Semeja más edad de la que tiene, es alto, morocho y sus brazos son largos y fornidos como poderosas palancas; estrecha la mano con una firmeza casi violenta, como queriendo dar el énfasis que no da su mirada huidiza.
En el cementerio, comenta, hay tres tipos de sepulturas que se clasifican de acuerdo al tamaño, diseño y precio: las bóvedas, los nichos y las tumbas tradicionales. Dice que últimamente, como no hay más terreno disponible, ya no se hacen más pozos, salvo en casos excepcionales en donde la familia del fallecido pide que se lo entierre en la tumba donde han sido sepultados otros miembros de la familia. En ese caso, se abre la tumba y se utiliza el mismo sepulcro.
“Antes la policía traía montones de cuerpos y yo tenía que encargarme de todo, ayudar a cargarlos, limpiarlos, vigilar a la noche…ya se calmó la cosa por suerte. Ahora mismo, ahí adentro no hay nada”. Después de unos años como sepulturero Mario también comenzó a encargarse de la morgue del cementerio, un edificio blanco y austero ubicado en el fondo del terreno, justo al lado del portón para la entrada de autos.
“Acá uno se hace el duro por fuera, pero es difícil cuando ves familias muy afectadas o cuando hay que enterrar bebes, por ejemplo. Yo lo tomo como un trabajo, me concientizo que es un trabajo. Si vos tenés que mantener a la familia no lo dudas.”

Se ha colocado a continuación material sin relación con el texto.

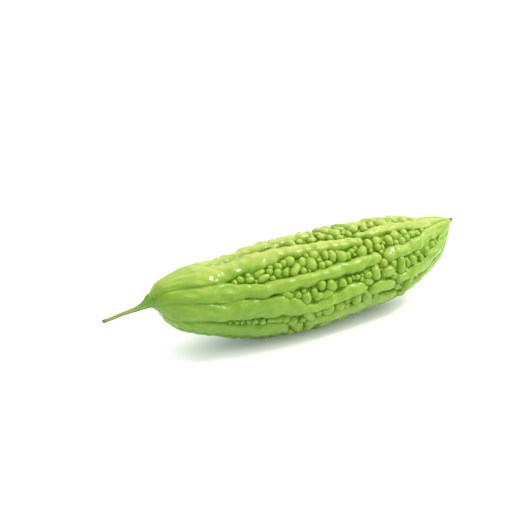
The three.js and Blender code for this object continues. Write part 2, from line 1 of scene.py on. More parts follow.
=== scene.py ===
# %% [markdown]
# # A bitter gourd
# A bitter gourd is a fruit with long broken ridges from stalk to tip, and round warts packed in
# the valleys between them. Its skin is waxy, pale on the ridges and deeper green in the creases.
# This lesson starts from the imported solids, which stay as they are for size and contact, and
# builds a finer skin, stalk and flower scar over them in the same frame. Every surface is worked
# out by a formula, because a fruit that grew has no flat face or true circle to start from.

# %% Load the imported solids
import math

import bpy
import numpy as np
from mathutils import Matrix, Vector


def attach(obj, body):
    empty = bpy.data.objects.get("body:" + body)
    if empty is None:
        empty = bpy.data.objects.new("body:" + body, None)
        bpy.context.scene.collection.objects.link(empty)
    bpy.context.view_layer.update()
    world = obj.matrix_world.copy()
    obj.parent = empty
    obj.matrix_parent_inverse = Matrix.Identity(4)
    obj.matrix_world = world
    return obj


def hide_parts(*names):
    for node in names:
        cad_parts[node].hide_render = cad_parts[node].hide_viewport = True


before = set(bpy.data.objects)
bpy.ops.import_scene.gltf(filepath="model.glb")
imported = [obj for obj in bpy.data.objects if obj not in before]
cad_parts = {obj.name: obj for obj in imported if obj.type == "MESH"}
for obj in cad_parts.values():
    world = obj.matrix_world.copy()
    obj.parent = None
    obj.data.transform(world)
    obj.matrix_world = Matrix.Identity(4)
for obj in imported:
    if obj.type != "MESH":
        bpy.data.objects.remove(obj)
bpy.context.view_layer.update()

MM = 0.001
print("solids:", sorted(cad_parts))

# %% [markdown]
# ## The fruit's measures
# These are the fruit's own sizes in millimetres. A place on the skin has a station, the distance
# from the stalk end, and an angle, 0 at the front, 90 on top and -90 on the belly. Each row of
# BODY has a station, the radius of the ridge tops there and the height of the fruit's axis. The
# fruit is sunk a little below the table and cut off there, so that it lies on small flat spots.

# %% Body measures
FRUIT_LENGTH = 218.0
NECK_X = -93.5
REST_SINK = 0.75
BODY = [
    (0, 4.3, 43.0), (8, 11.8, 43.0), (22, 19.4, 39.5), (45, 24.0, 34.5), (75, 29.6, 32.0),
    (109, 31.2, 31.2), (143, 29.3, 32.5), (172, 26.6, 34.2), (196, 18.2, 39.2), (209, 9.8, 45.2),
    (218, 2.0, 49.2),
]
VALLEY_DEPTH = [(0, 0.7), (8, 1.8), (22, 3.6), (60, 5.0), (110, 5.6), (160, 5.2), (200, 3.4), (218, 0.7)]
BELLY_SWELL = 0.06
BELLY_SWELL_SPREAD = 22.0

# %% [markdown]
# Ten ridges run from stalk to tip, and most are broken along the way. Each ridge is a chain of
# pieces, and each point of a piece is its station, angle and half-width. Two ridges on top are
# nearly one broad ridge by the stalk. Edges and crests wave, by shares of the width and of the
# valley depth that grow away from the stalk.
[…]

Mario está casado y tiene dos hijos. Aunque dice que los años lo han endurecido- y se nota- el trabajo a veces le juega malas pasadas, como en estos casos en donde más de una vez se ve obligado a tapar los pozos a la fuerza.
Con el auge de las cremaciones y los Jardines Privados Mario cuenta que, paradójicamente, el cementerio ya no tiene la vida que tenía cuando él era chico en donde, jóvenes y adultos sin excepción, se daban una vuelta todos los domingos después de misa.
Atardece en Pilar mientras, lejanos, se escuchan algo así como los bombos de una hinchada. Con ese andar cancino que, quizá, le dio el oficio, Mario saluda y se aleja por un sendero de tumbas. Su figura, anaranjada por el sol de la tarde, va desapareciendo a cada paso, como hachada por el declive, como enterrándose.